Bertha Franklin is consistently identified as the 55-year-old night manager of the Hacienda Motel in Los Angeles who fired the fatal shot that killed Sam Cooke. The December 1964 reporting establishes Franklin’s role on duty the night of the shooting and records her testimony that she acted because she perceived an imminent threat [1]. Later profiles and investigations repeat that basic credential but add that Franklin told investigators she did not recognize Cooke despite his fame, a detail that has puzzled observers and fed doubts about memory, motive, and the handling of celebrity victims [4] [2].
2. What did Franklin claim happened — the official self-defense narrative
Franklin maintained she shot Cooke after he threatened her and attempted to force entry into a room where a young woman, later identified as Elisa Boyer, was present; she claimed to have acted to protect the woman and herself. The coroner’s jury recorded the death as justifiable homicide, a formal finding that aligns with the basic self-defense claim and was documented in contemporaneous news coverage [1]. Multiple modern retellings reiterate Franklin’s account, preserving the official narrative as the baseline fact while noting its legal closure in 1964 [5] [2].
3. Why do people doubt Franklin’s account — inconsistent testimony and gaps
Investigators and reporters have repeatedly pointed out inconsistencies between Franklin’s statements, Elisa Boyer’s changing accounts, and other evidence at the scene. These discrepancies include different versions of how the encounter began, whether Cooke was armed or intoxicated, and how events unfolded in the motel office. Journalistic reconstructions from 2019 through 2024 highlight these contradictions and argue they make the official ruling less persuasive to Cooke’s family, friends, and many music historians [5] [2].
4. Who questions the verdict — family, friends and historians raise red flags
Cooke’s widow, Barbara, and several associates expressed disbelief at the coroner’s ruling from the outset, a skepticism that has persisted into modern reassessments. Reporting since 2019 frames those reactions as central to the continuing debate and notes that family and colleagues suspect either foul play or a bungled investigation influenced by race, celebrity, or criminal elements [1] [6]. These critiques have been amplified by later narratives arguing that the official case closed too quickly and left too many leads unpursued [2].
5. What alternative explanations have been proposed — conspiracy, mob ties, and racism
Investigative pieces have proposed several alternative explanations ranging from a staged killing or mob involvement to evidence of institutional racism within the Los Angeles police and coroner systems. Some accounts suggest Cooke’s civil-rights connections or business disputes could have made him a target, while others point to procedural weaknesses as evidence of cover-up rather than conclusive proof [2] [4] [6]. These theories rely on gaps and contradictions rather than newly uncovered definitive forensic proof in the sources summarized here.

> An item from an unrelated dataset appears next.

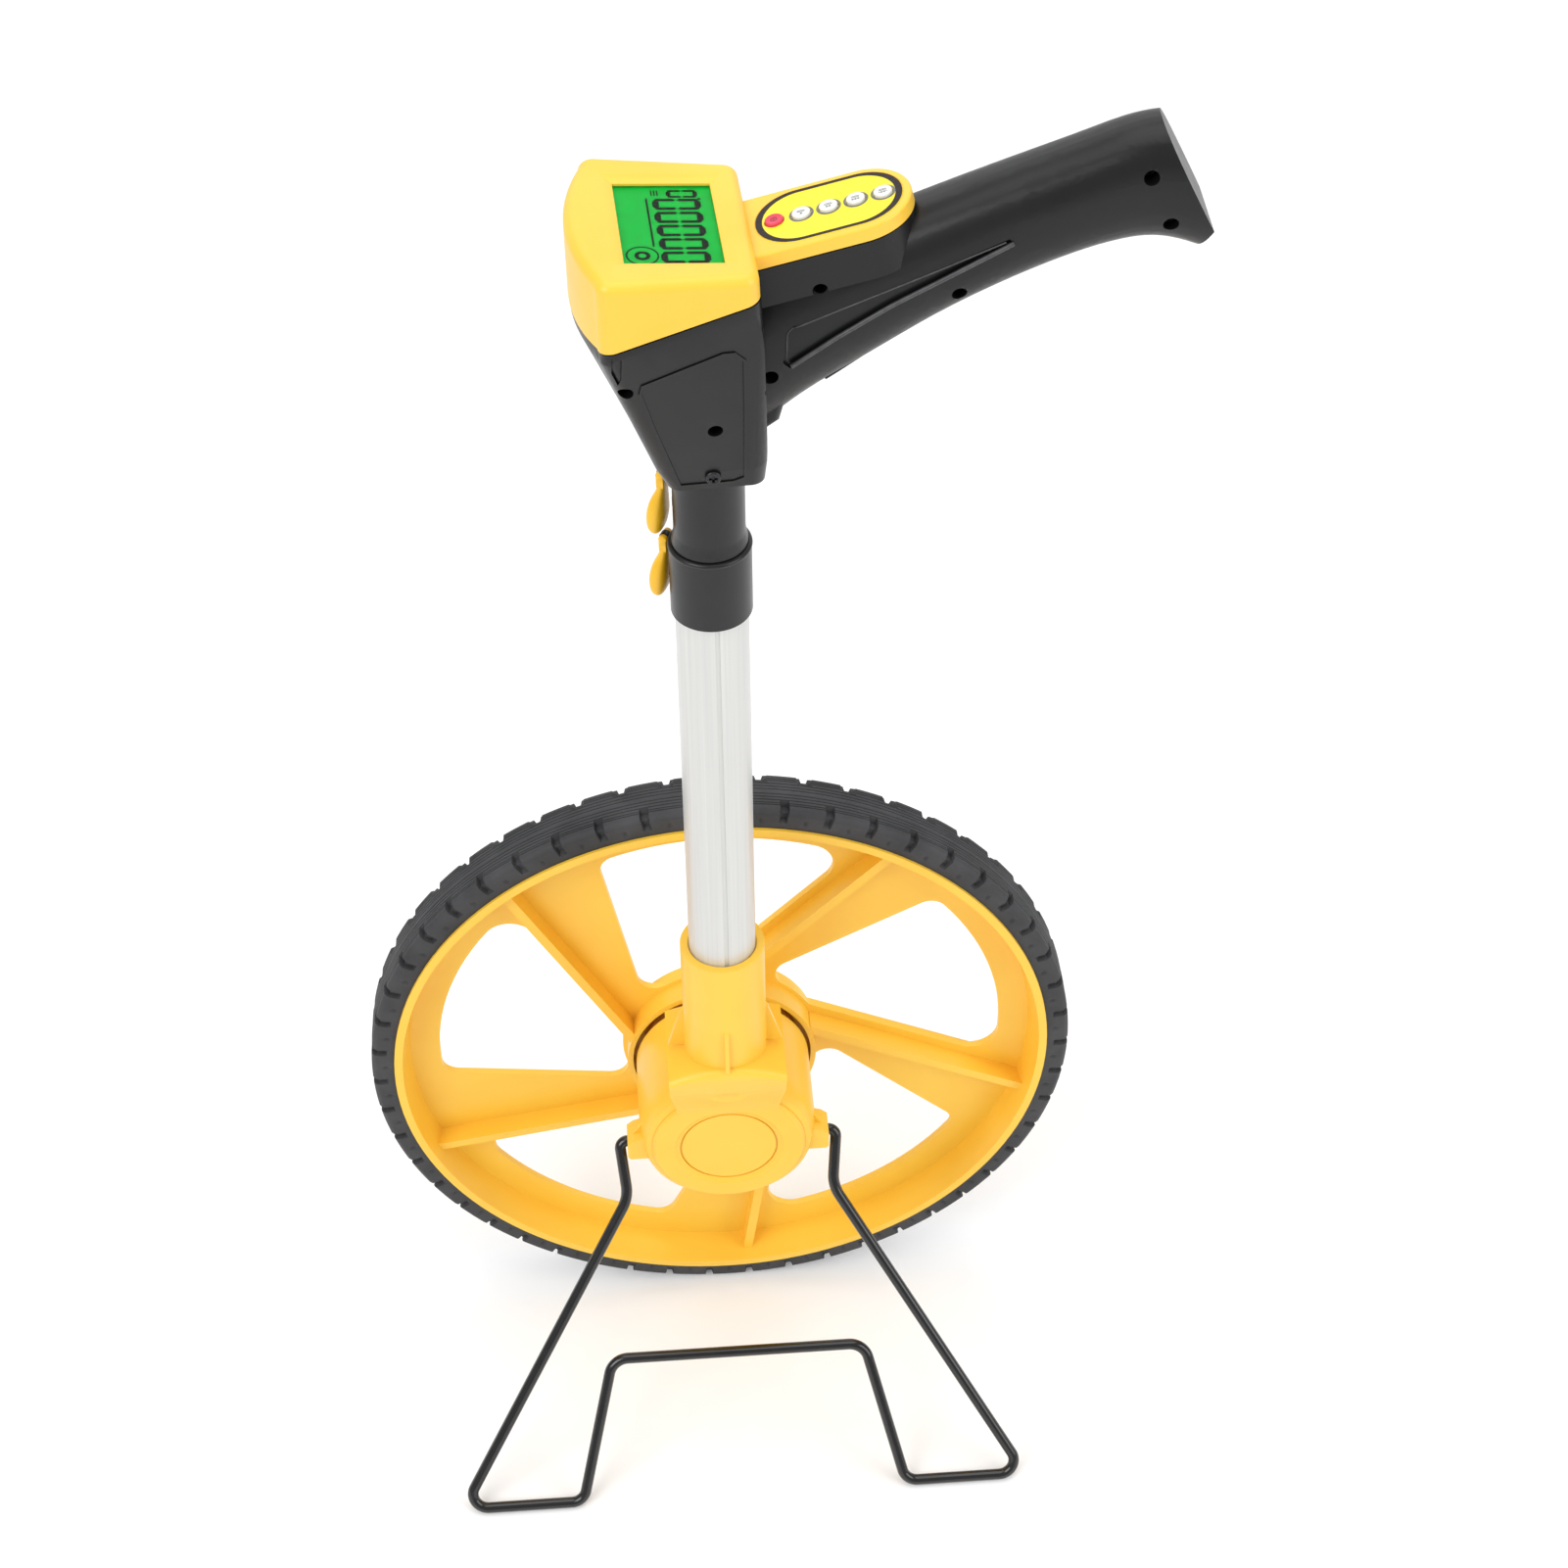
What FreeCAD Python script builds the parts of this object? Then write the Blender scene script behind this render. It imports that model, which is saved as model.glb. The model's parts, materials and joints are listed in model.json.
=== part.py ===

6. How do timelines of reporting change the narrative — from 1964 to 2025
Contemporary reporting in December 1964 documented the coroner’s ruling and Franklin’s stated self-defense claim as the legal conclusion [1]. Later retrospectives—2019, 2021, 2023, 2024 and 2025—re-examine the case with additional interviews, archival digging, and modern skepticism, emphasizing inconsistencies and social context like racial bias. The more recent pieces do not overturn the 1964 legal finding but shift public understanding by highlighting omitted details, alternative testimonies, and lingering uncertainties [4] [5] [2] [3].
7. Bottom line — what is established and what remains unsettled
The established facts are clear: Bertha Franklin was the motel manager who shot Sam Cooke, and a coroner’s jury ruled the shooting justifiable homicide in December 1964 [1]. What remains unsettled are the contradictions in eyewitness accounts, the adequacy of the investigation, and whether racial or criminal pressures shaped the outcome. The body of reporting from 2019–2025 documents these unresolved issues without presenting definitive new forensic evidence that would legally overturn the original finding [6] [3].